If all you're going to do is stick the money in an IUL or stick the money in an S&P500 fund and don't disturb it for 30-35 years, then, yes, the naked S&P500 will do better; that is, it will accumulate more money--but not much more money--in a narrow way. But you'd better not have a need for cash, in all that time, for either catastrophic life events or just opportunities that only cash can fulfill.

An IUL is capable of more sophisticated leveraging strategies and lifestyle opportunities than a plain 'ol S&P500 retirement acccount. No one has ever claimed that an IUL alone, without exploiting those opportunities, or using the cash to avoid ruinous catastrophic costs, would outperform straight investing in the S&P500.

For example, let's say your granddaughter needs life-saving experimental treatment that isn't covered by insurance. Are you going to liquidate your S&P500 retirement fund to help her? Of course you are, but you'll suffer mightily after she recovers. With an IUL, you would take out a loan while your principal continues to grow. (Dave, correct me if I'm wrong.)

(At this point, I should mention Rayvt, the same guy who does serial 30 FRMs at full LTV in order to stay liquid.

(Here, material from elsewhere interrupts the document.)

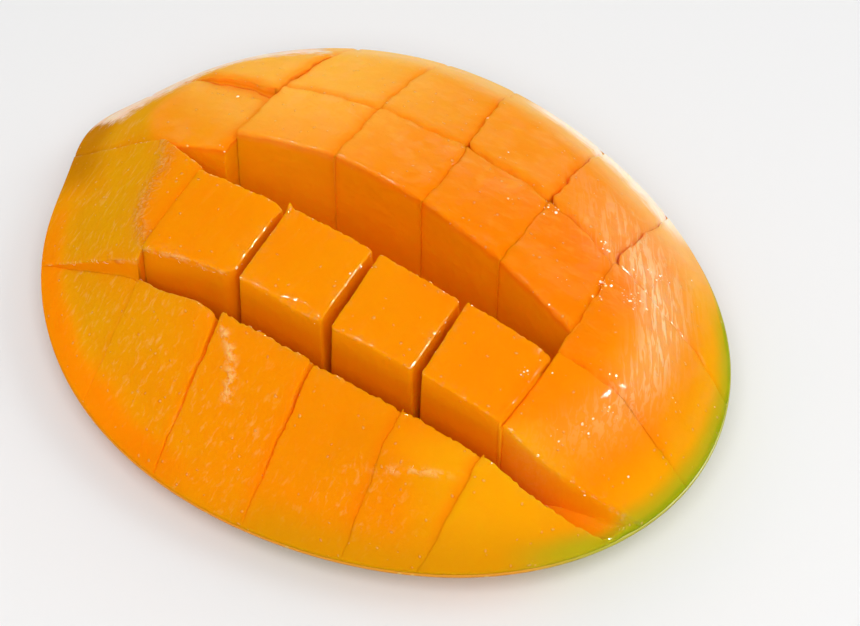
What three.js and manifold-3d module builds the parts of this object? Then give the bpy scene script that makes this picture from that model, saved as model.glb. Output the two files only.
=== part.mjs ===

It’s either one belief or the other--not both selectively as his need to be right directs.)

Another quick example: a couple years ago (during the last 50% S&P500 drawdown) I know someone who bought a $230,000 condo for $140,000 because he could write a check on his IUL. That’s a 65% return on his cash--before you even consider the cashflow yield from rents, which was over 8% before the rent markets began increasing! Does this get added to the yield of an IUL? It should--that's where the money came from!

No...the naked S&P500 as a foundational buy and hold (relying on it for your full balance sheet) is playing Russian roulette, all for the potential long term upside of just 10-13%. None too smart, I'd say.

To invest in a naked S&P500 fund, you must have the willingness to forego huge upside opportunities during the S&P down cycles. When the majority have decimated accounts, huge opportunities arise for those who are still whole. If you're not at all interested in that, then plugging away with an S&P500 account--pay no attention to that shrinking account behind the curtain--is a no brainer. Comparing the S&P500 side-by-side with an IUL, without taking into account the myriad opportunities to exploit the insured nature of an IUL--is simply not accurate.